*Exercise prompt*:
All entries must be extracted exactly, with nothing added or dropped.

....

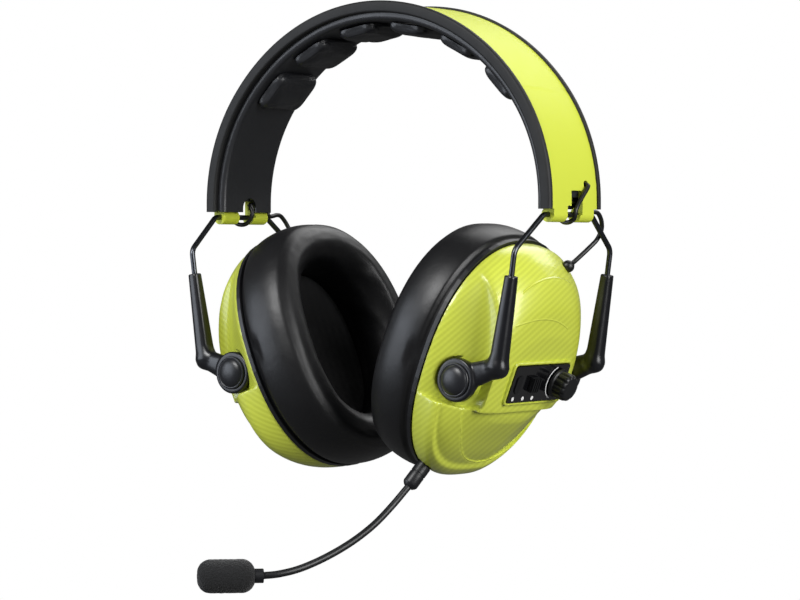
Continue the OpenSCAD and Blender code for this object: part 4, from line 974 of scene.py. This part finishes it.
def panel_lip():
    """The raised lip of the shell round the control panel, in cup coordinates."""
    ring, inner = (rounded([(-w, -h), (w, -h), (w, h), (-w, h)], [r] * 4, 8)
                   for w, h, r in ((22, 9.8, 2.6), (20.7, 8.45, 1.6)))
    middle = (ring + inner) / 2
    rings = [level(ring, SHELL_DEPTH - 1.5), level(ring, SHELL_DEPTH + 0.75),
             level(0.6 * ring + 0.4 * middle, SHELL_DEPTH + 1.15), level(middle, SHELL_DEPTH + 1.3),
             level(0.6 * inner + 0.4 * middle, SHELL_DEPTH + 1.15), level(inner, SHELL_DEPTH + 0.75),
             level(inner, SHELL_DEPTH - 1.5)]
    return skin(rings[::-1], caps=False)


def build_shells():
    for name, m in SIDES:
        points, faces = surface(lambda p: shell_field(p, m > 0), (-1.4, -48.3, -55.3), (30, 48.3, 55.3),
                                0.7)
        if m > 0:
            points, faces = joined([(points, faces), panel_lip()])
        place(name + "_shell", to_cup(points, m), turned(faces, m < 0), "shell_finish", name + "_cup",
              [name + "_cup_shell"], 35, points)


# Section of a cushion: share of the way from its outer to its inner edge, share of its thickness
CUSHION = [(0.04, 0), (-0.03, 0.18), (-0.05, 0.4), (-0.01, 0.66), (0.1, 0.86), (0.28, 0.98),
           (0.48, 1), (0.7, 0.93), (0.9, 0.77), (1, 0.55), (0.98, 0.26), (0.9, 0)]


def cushion_skin():
    """A cushion's skin in cup coordinates, with the place of each point along its section."""
    steps = 144
    outer, inner = oval(steps, CUP_HW, CUP_HH, OVAL_N), oval(steps, EAR_HW, EAR_HH, OVAL_N)
    section = smooth_path([(*q, 0) for q in CUSHION], 4)[:, :2]
    section = np.clip(section, (-0.05, 0), (1, 1))
    rings = [level(outer * (1 - f) + inner * f, CUSHION_BASE - h * CUSHION_T) for f, h in section]
    points, faces = skin(rings, closed=True)
    return points, turned(faces), np.repeat(np.arange(len(rings)) / len(rings), steps)


def point_normals(points, faces):
    f = np.array(faces)
    a, b, c, d = (points[f[:, i]] for i in range(4))
    n = np.cross(c - a, d - b)
    out = np.zeros_like(points)
    for i in range(4):
        np.add.at(out, f[:, i], n)
    return out / np.maximum(np.linalg.norm(out, axis=1), 1e-9)[:, None]


def build_cushions():
    """The ear cushions: blown up from their base, with a low seam round the shoulder."""
    seam_at, seam_width, seam_height = 0.36, 0.012, 0.28
    points, faces, share = cushion_skin()
    pinned = np.where(points[:, 0] > CUSHION_BASE - 0.12 * CUSHION_T)[0]
    soft = inflate(points, faces, pinned, 3.0, 14, 1.2)
    soft[:, 0] = np.maximum(soft[:, 0], CUSHION_BASE - CUSHION_T)
    seam = seam_height * np.exp(-((share - seam_at) / seam_width) ** 2)
    soft = soft + point_normals(soft, faces) * seam[:, None]
    for name, m in SIDES:
        obj = place(name + "_cushion", to_cup(soft, m), turned(faces, m < 0), "cushion_leather",
                    name + "_cup", [name + "_ear_cushion"], 70)


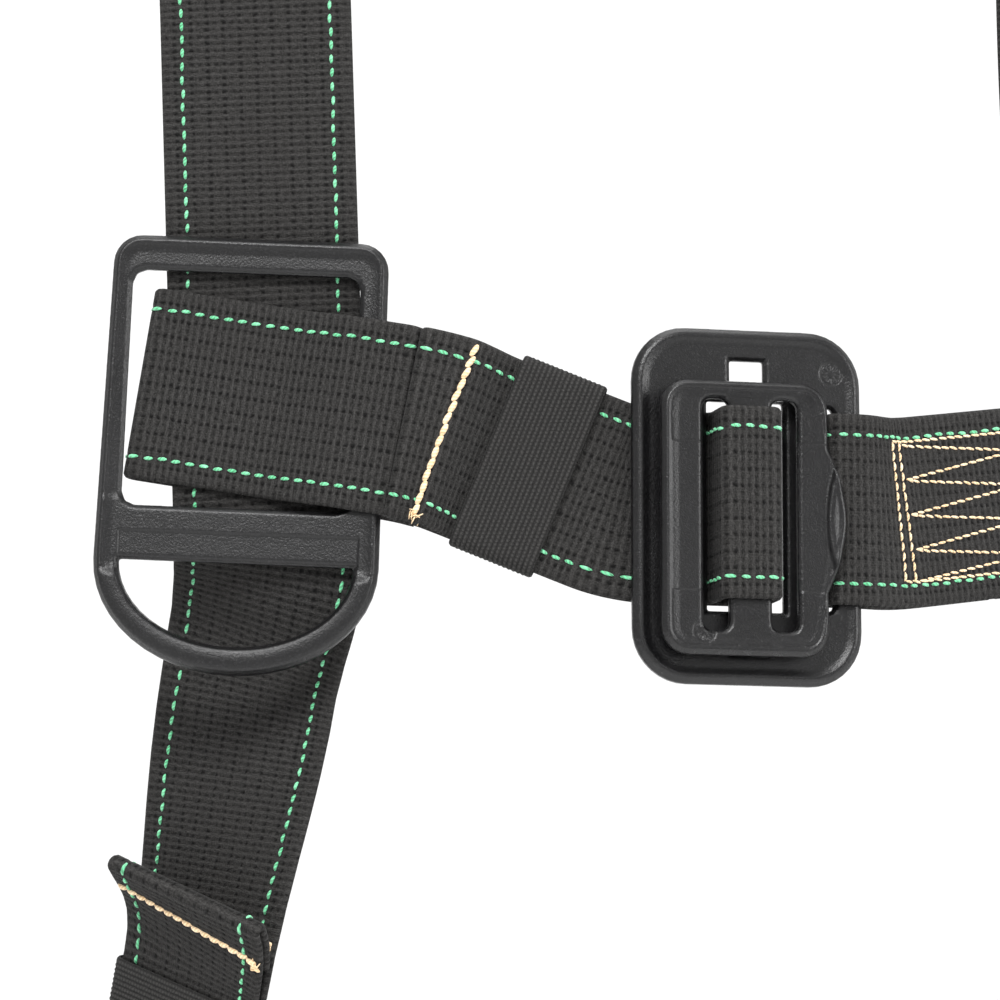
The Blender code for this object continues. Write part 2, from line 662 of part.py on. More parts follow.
def add_leg(side, name):
    """One leg loop: its long strap, its buckle and the short strap to the hip."""
    route = leg_route(side)
    centre = route.station(4) + 0.088
    hem_end = centre - 0.084
    corners = [(0, 0, 0)]
    stop = (centre - 0.0605, LAYER, 0.01)
    corners += threaded((centre - 0.087, 0, 0), centre, TONGUE_BAR, TONGUE_Q[1], stop)
    corners += [
        (centre - 0.068, LAYER * 2, 0.01),
        (hem_end, LAYER * 2, HEM_TURN),
        (hem_end, LAYER, HEM_TURN),
        (hem_end + HEM_LENGTH - 0.0035, LAYER, 0),
    ]
    add_web(f"leg_strap_{name}", trace(route, corners))
    top = LAYER + WEB_THICK / 2
    add_sleeve(f"leg_elastic_{name}", route, centre - 0.0580, centre - 0.0380, -WEB_THICK / 2, top)
    inside, below, above = looped(centre, STRAP_SLOT[1], FRAME_Q)
    add_web(f"leg_hip_strap_{name}", trace(route, [
        (centre + 0.062, LAYER, 0),
        (centre + 0.040, LAYER, 0.01),
        (centre + 0.0285, above, 0.006),
        (inside, above, BAR_TURN),
        (inside, below, BAR_TURN),
        (centre + 0.0275, below, 0.006),
        (centre + 0.036, 0.0, 0.01),
        (route.length(), 0.0, 0),
    ]))
    matrix = route.matrix(centre)
    add_plate(f"leg_buckle_frame_{name}", frame_outlines(), FRAME_Q, 0.0010, STEEL_BLACK, matrix)
    hinge = matrix @ Matrix.Translation((TONGUE_HINGE, 0, 0))
    add_plate(f"leg_buckle_tongue_{name}", tongue_outlines(), TONGUE_Q, 0.0008, STEEL_BLACK, hinge)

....

*Output for this task*:
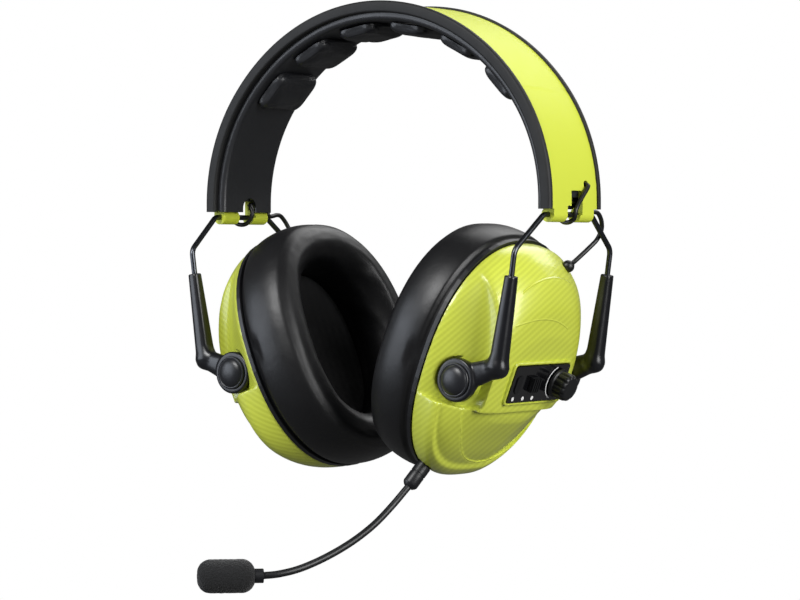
Continue the OpenSCAD and Blender code for this object: part 4, from line 974 of scene.py. This part finishes it.
def panel_lip():
    """The raised lip of the shell round the control panel, in cup coordinates."""
    ring, inner = (rounded([(-w, -h), (w, -h), (w, h), (-w, h)], [r] * 4, 8)
                   for w, h, r in ((22, 9.8, 2.6), (20.7, 8.45, 1.6)))
    middle = (ring + inner) / 2
    rings = [level(ring, SHELL_DEPTH - 1.5), level(ring, SHELL_DEPTH + 0.75),
             level(0.6 * ring + 0.4 * middle, SHELL_DEPTH + 1.15), level(middle, SHELL_DEPTH + 1.3),
             level(0.6 * inner + 0.4 * middle, SHELL_DEPTH + 1.15), level(inner, SHELL_DEPTH + 0.75),
             level(inner, SHELL_DEPTH - 1.5)]
    return skin(rings[::-1], caps=False)


def build_shells():
    for name, m in SIDES:
        points, faces = surface(lambda p: shell_field(p, m > 0), (-1.4, -48.3, -55.3), (30, 48.3, 55.3),
                                0.7)
        if m > 0:
            points, faces = joined([(points, faces), panel_lip()])
        place(name + "_shell", to_cup(points, m), turned(faces, m < 0), "shell_finish", name + "_cup",
              [name + "_cup_shell"], 35, points)


# Section of a cushion: share of the way from its outer to its inner edge, share of its thickness
CUSHION = [(0.04, 0), (-0.03, 0.18), (-0.05, 0.4), (-0.01, 0.66), (0.1, 0.86), (0.28, 0.98),
           (0.48, 1), (0.7, 0.93), (0.9, 0.77), (1, 0.55), (0.98, 0.26), (0.9, 0)]


def cushion_skin():
    """A cushion's skin in cup coordinates, with the place of each point along its section."""
    steps = 144
    outer, inner = oval(steps, CUP_HW, CUP_HH, OVAL_N), oval(steps, EAR_HW, EAR_HH, OVAL_N)
    section = smooth_path([(*q, 0) for q in CUSHION], 4)[:, :2]
    section = np.clip(section, (-0.05, 0), (1, 1))
    rings = [level(outer * (1 - f) + inner * f, CUSHION_BASE - h * CUSHION_T) for f, h in section]
    points, faces = skin(rings, closed=True)
    return points, turned(faces), np.repeat(np.arange(len(rings)) / len(rings), steps)


def point_normals(points, faces):
    f = np.array(faces)
    a, b, c, d = (points[f[:, i]] for i in range(4))
    n = np.cross(c - a, d - b)
    out = np.zeros_like(points)
    for i in range(4):
        np.add.at(out, f[:, i], n)
    return out / np.maximum(np.linalg.norm(out, axis=1), 1e-9)[:, None]


def build_cushions():
    """The ear cushions: blown up from their base, with a low seam round the shoulder."""
    seam_at, seam_width, seam_height = 0.36, 0.012, 0.28
    points, faces, share = cushion_skin()
    pinned = np.where(points[:, 0] > CUSHION_BASE - 0.12 * CUSHION_T)[0]
    soft = inflate(points, faces, pinned, 3.0, 14, 1.2)
    soft[:, 0] = np.maximum(soft[:, 0], CUSHION_BASE - CUSHION_T)
    seam = seam_height * np.exp(-((share - seam_at) / seam_width) ** 2)
    soft = soft + point_normals(soft, faces) * seam[:, None]
    for name, m in SIDES:
        obj = place(name + "_cushion", to_cup(soft, m), turned(faces, m < 0), "cushion_leather",
                    name + "_cup", [name + "_ear_cushion"], 70)


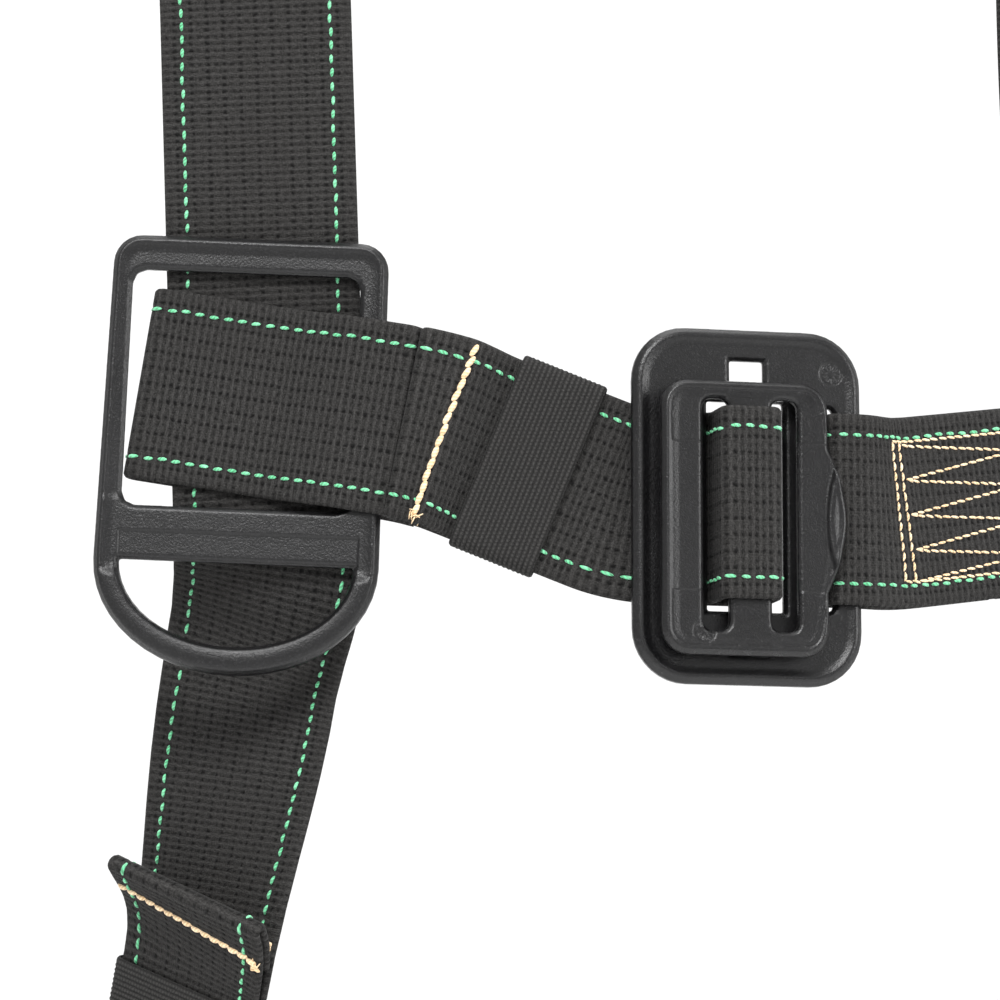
The Blender code for this object continues. Write part 2, from line 662 of part.py on. More parts follow.
def add_leg(side, name):
    """One leg loop: its long strap, its buckle and the short strap to the hip."""
    route = leg_route(side)
    centre = route.station(4) + 0.088
    hem_end = centre - 0.084
    corners = [(0, 0, 0)]
    stop = (centre - 0.0605, LAYER, 0.01)
    corners += threaded((centre - 0.087, 0, 0), centre, TONGUE_BAR, TONGUE_Q[1], stop)
    corners += [
        (centre - 0.068, LAYER * 2, 0.01),
        (hem_end, LAYER * 2, HEM_TURN),
        (hem_end, LAYER, HEM_TURN),
        (hem_end + HEM_LENGTH - 0.0035, LAYER, 0),
    ]
    add_web(f"leg_strap_{name}", trace(route, corners))
    top = LAYER + WEB_THICK / 2
    add_sleeve(f"leg_elastic_{name}", route, centre - 0.0580, centre - 0.0380, -WEB_THICK / 2, top)
    inside, below, above = looped(centre, STRAP_SLOT[1], FRAME_Q)
    add_web(f"leg_hip_strap_{name}", trace(route, [
        (centre + 0.062, LAYER, 0),
        (centre + 0.040, LAYER, 0.01),
        (centre + 0.0285, above, 0.006),
        (inside, above, BAR_TURN),
        (inside, below, BAR_TURN),
        (centre + 0.0275, below, 0.006),
        (centre + 0.036, 0.0, 0.01),
        (route.length(), 0.0, 0),
    ]))
    matrix = route.matrix(centre)
    add_plate(f"leg_buckle_frame_{name}", frame_outlines(), FRAME_Q, 0.0010, STEEL_BLACK, matrix)
    hinge = matrix @ Matrix.Translation((TONGUE_HINGE, 0, 0))
    add_plate(f"leg_buckle_tongue_{name}", tongue_outlines(), TONGUE_Q, 0.0008, STEEL_BLACK, hinge)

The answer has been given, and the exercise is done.